Wissenschaft und Unternehmen gemeinsam für Innovationen im Alltag
„Die Projektergebnisse haben vor dem Hintergrund der Energiewende große Bedeutung“, sagte Dr. Heinrich Bottermann, DBU-Generalsekretär. Die Reduzierung des Endenergieverbrauchs bis 2020 um rund 10 Prozent und bis 2050 um rund 40 Prozent gegenüber 2005 gehöre zu den Kernzielen des Verkehrssektors. Hinzu käme die Dekarbonisierung durch die Nutzung erneuerbarer Energien. Bottermann: „Nicht nur bei den Antrieben, sondern auch bei den mobilen Arbeitsmaschinen müssen daher realistische, tragfähige, robuste und nachhaltige Zukunftskonzepte entwickelt werden. Darauf zielt das Projekt ab.“ Das Projekt reihe sich in verschiedene DBU-Projekte ein, die innovative Beiträge zur Entwicklung von nachhaltigen Zukunftskonzepten für mobile Arbeitsmaschinen leisten sollen.

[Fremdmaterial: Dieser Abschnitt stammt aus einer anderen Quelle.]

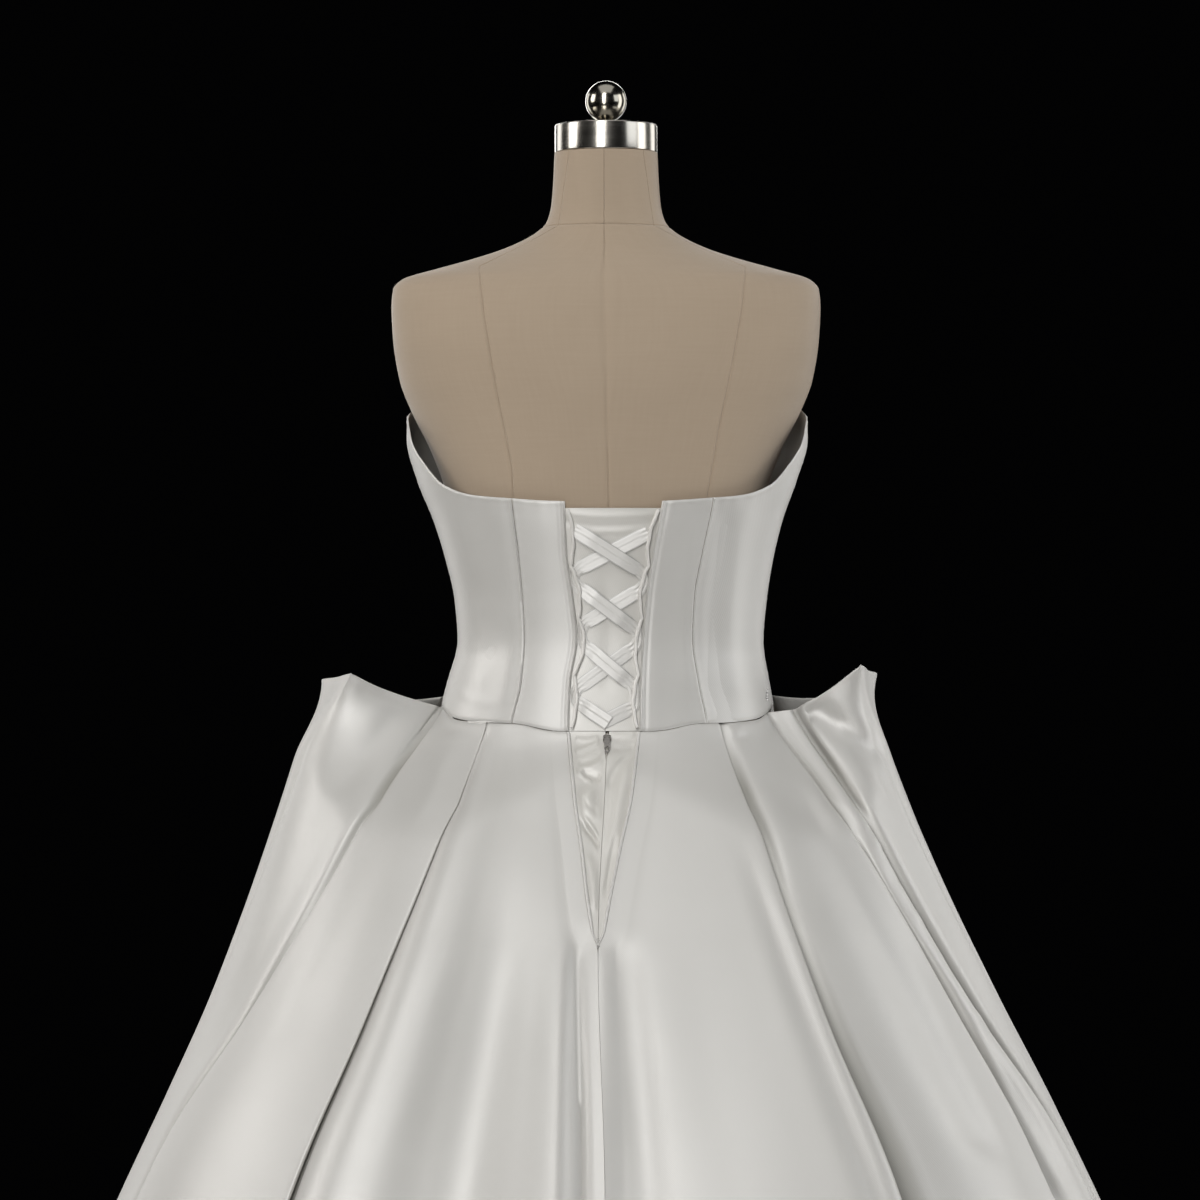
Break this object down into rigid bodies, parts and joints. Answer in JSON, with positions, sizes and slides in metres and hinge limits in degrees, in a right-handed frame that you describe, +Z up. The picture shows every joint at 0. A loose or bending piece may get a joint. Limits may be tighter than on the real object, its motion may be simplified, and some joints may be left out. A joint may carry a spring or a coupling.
{
  "type": "wedding dress on dress form",
  "caption": "Strapless satin ball gown with a laced back, V-shaped placket with zip and standing side pleats, filled out on a limbless linen dress form with a pole and round base.",
  "frame": {"origin": "on the floor, at the centre of the flat underside of the round base, under the pole", "axes": "+Z up; the front of the dress faces -Y and its laced back faces +Y; +X is the left of a viewer who stands behind it"},
  "size_m": [1.4, 1.2344, 1.6312],
  "materials": {
    "satin": "heavy ivory satin with a soft sheen and a fine twill",
    "form_linen": "matt beige linen stretched smooth",
    "cap_steel": "brushed",
    "knob_chrome": "polished",
    "stand_steel": "satin",
    "zip_coil": "ivory coil",
    "zip_metal": "worn nickel"
  },
  "bodies": {
    "dress_and_form": {"bodice_centre_back_left": "satin", "bodice_centre_back_right": "satin", "bodice_centre_front": "satin", "bodice_side_back_left": "satin", "bodice_side_back_right": "satin", "bodice_side_front_left": "satin", "bodice_side_front_right": "satin", "form_base": "stand_steel", "form_body": "form_linen", "form_knob": "knob_chrome", "form_neck_cap": "cap_steel", "form_pole": "stand_steel", "lace_from_left": "satin", "lace_from_right": "satin", "lacing_loops_left": "satin", "lacing_loops_right": "satin", "modesty_panel": "satin", "placket_left": "satin", "placket_right": "satin", "skirt_back_left": "satin", "skirt_back_right": "satin", "skirt_front": "satin", "skirt_side_left": "satin", "skirt_side_right": "satin", "skirt_underlay_left": "satin", "skirt_underlay_right": "satin", "v_piping_left": "satin", "v_piping_right": "satin", "zip": "zip_coil", "zip_slider": "zip_metal"},
    "zip_pull": {"zip_pull": "zip_metal"}
  },
  "joints": [
    {"name": "zip_pull_hinge", "type": "hinge", "parent": "dress_and_form", "child": "zip_pull", "pos_m": [-0.00081, 0.10976, 1.01241], "axis": [1, 0, 0], "range_deg": [0, 130]}
  ]
}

Das der TU Braunschweig bewilligte Verbundvorhaben zeige dabei geradezu prototypisch, wie im Verbund von Wissenschaft und Unternehmen innovative und umweltfreundliche Lösungen entwickelt werden können. Auch die Bedeutung und Leistungsfähigkeit kleiner und mittlerer Technologieunternehmen für derartige Lösungen wird deutlich. Neben dem technischen Know-how würden die Unternehmen Hako und Oswald dabei insbesondere auch ihre Marktkenntnisse, geprägt durch Kundenanforderungen wie Wirtschaftlichkeit und Handhabbarkeit der Technik, einbringen. Gerade bei langlebigen Wirtschaftsgütern sei dies von besonderer Relevanz.